COMMENT
The Rev Rob McKay perpetuates an example of outdated religious attitudes to sexuality in his appeal to science for support. Nature/nurture issues were settled decades ago and the debate has moved on.
Academics now agree that both nature and nurture and their interaction make us what we are, and those who try to turn back the clock and insist any human behaviour is almost entirely nature or almost entirely nurture are maverick, and paying more attention to activism than science.
A far better summary is: "Genes create a tendency, not a tyranny" and "You can foster or foil any genetic tendencies". If one member of an identical twin pair is homosexual, there is only an 11 per cent chance the other twin is. That 11 per cent concordance results from a combination of genes plus upbringing, so we see that neither is overwhelming.

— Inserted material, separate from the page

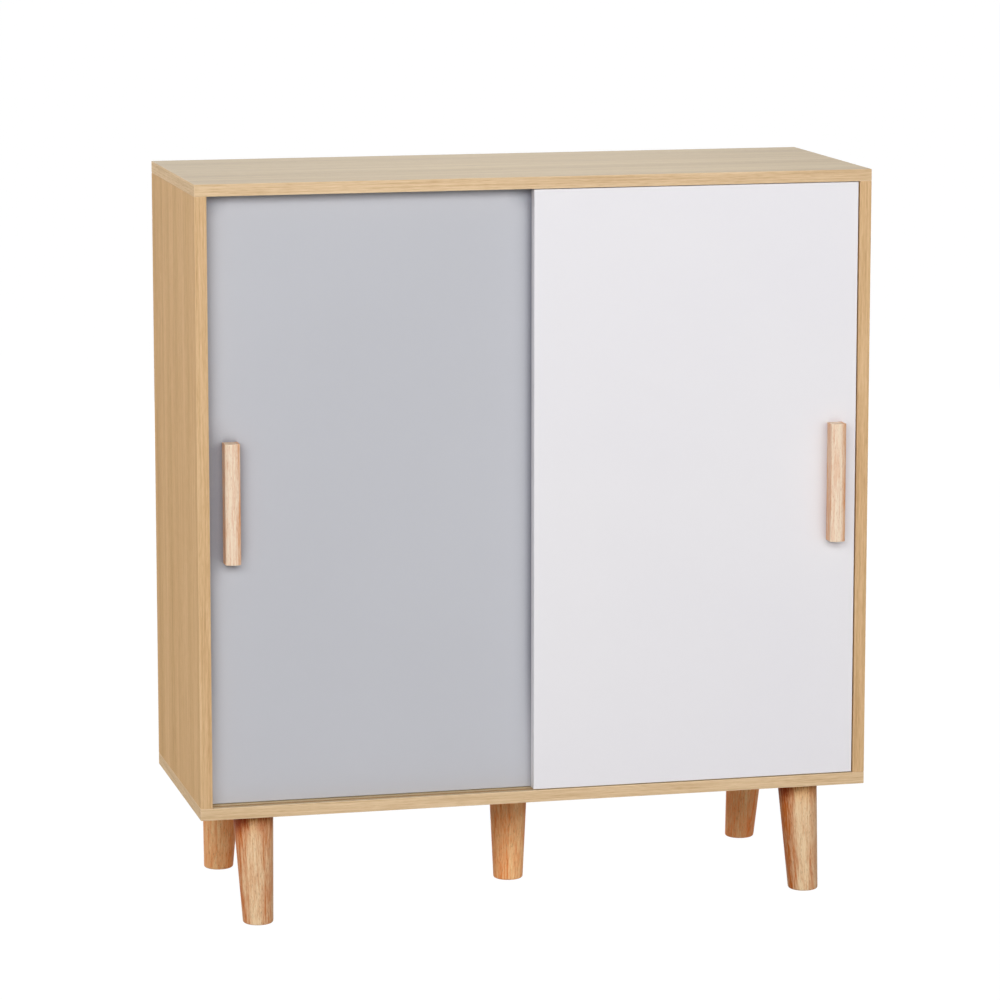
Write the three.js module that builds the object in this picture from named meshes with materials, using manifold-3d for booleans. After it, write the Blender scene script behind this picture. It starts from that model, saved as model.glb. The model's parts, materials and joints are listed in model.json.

So it is genes plus upbringing which create a tendency, not a tyranny.
Identical twins have identical genes, and essentially identical upbringing.
The other important factor is chance, which has a strong effect on us because random events are often unusual and memorable. Note that these twin studies incorporate the influences of all factors combined, including those we are yet to discover.
The net effect is 11 per cent concordance. We will never, therefore, discover some factor which will negate this conclusion.
Homosexuality is only one well-studied example of many. Studies of identical twins for masculinity/femininity, transsexuality, leadership, drug addiction, alcoholism, novelty-seeking, suicide, extraversion, schizophrenia, altruism, depression, fundamentalism and so on only rarely produce concordance near 100 per cent for less common traits.
This argument usually arises because the experience of people is that it can be very hard to change some trait (for instance, alcoholism), therefore it is tempting to say it is innate. But most traits are the result of reinforcement in our minds, and perhaps bodies, hundreds or thousands of times over many years and it is no wonder that a similar prolonged intense effort would be required to change them. Alcoholics can testify to that.
Those conservative religious people who believe that part of their good news is that change for any trait is possible, though difficult, have solid scientific backing that it is not unreasonable to try. Is not potential change already the basis for political action of any stripe?
* Dr Neil Whitehead, of Lower Hutt, is the author of My Genes Made Me Do It!